Okay, and one last question is, what would you start with like as your first project?

Whatever tickles your fancy, whatever makes you happy. I think products that come out of passion, things things that are something that you always wanted to build for yourself are the best things that are out there. You don’t want to start writing Facebook, that’s probably not a thing you’re gonna do in the weekend. But something you’re already excited about and you always wanted to play with is a great thing to get started with. One of the main things that I think are education space is not built on that kind of environment yet, it’s like, here’s a very very weird thing to do, Let’s find an algorithm to do that kind of thing.

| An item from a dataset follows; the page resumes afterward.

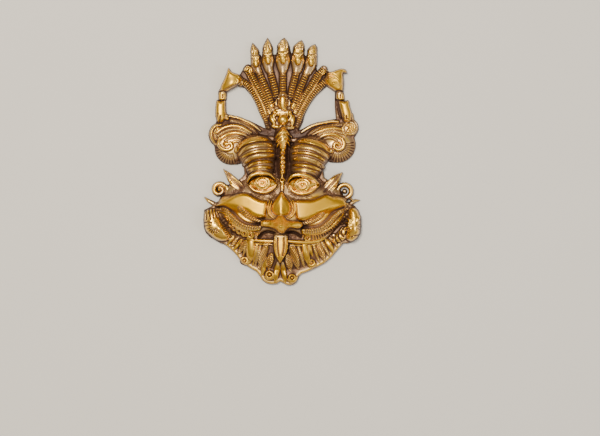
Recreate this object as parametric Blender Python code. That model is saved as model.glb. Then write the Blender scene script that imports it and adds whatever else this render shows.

Solve your own problems and if that’s a to-do list for your things, if it’s organizing your kitchen, if it’s something you always wanted to do, if it’s finding out why the planes are not right at this moment. Friends of mine live on an island where there’s lots of ships coming in and they actually wrote themselves an app to learn code, to know when a cruise ship is coming in because then it doesn’t make no sense for them to go to town because it’s gonna be full of tourists. I guess Paris has similar things so that might be an app to start with kind of thing. Programming is there for us to do tasks that we are bored of as users. Computers are there for us to do the things that we humans would be bored doing. So find something like that that makes you happy and that way go out there. If you wanna learn new programming as well, you wanna learn JavaScript, there’s lots of good courses out there to get started with. But don’t get overwhelmed by the seemingly complexity of it. You can have tools nowadays that get you every step on the way and it’s in an interactive fashion and not, oh, you’re stuck here because you don’t know. The information is free and the tools are free and that’s why this is a wonderful world right now to learn web development.

Okay, cool. Well thank you very much for being there.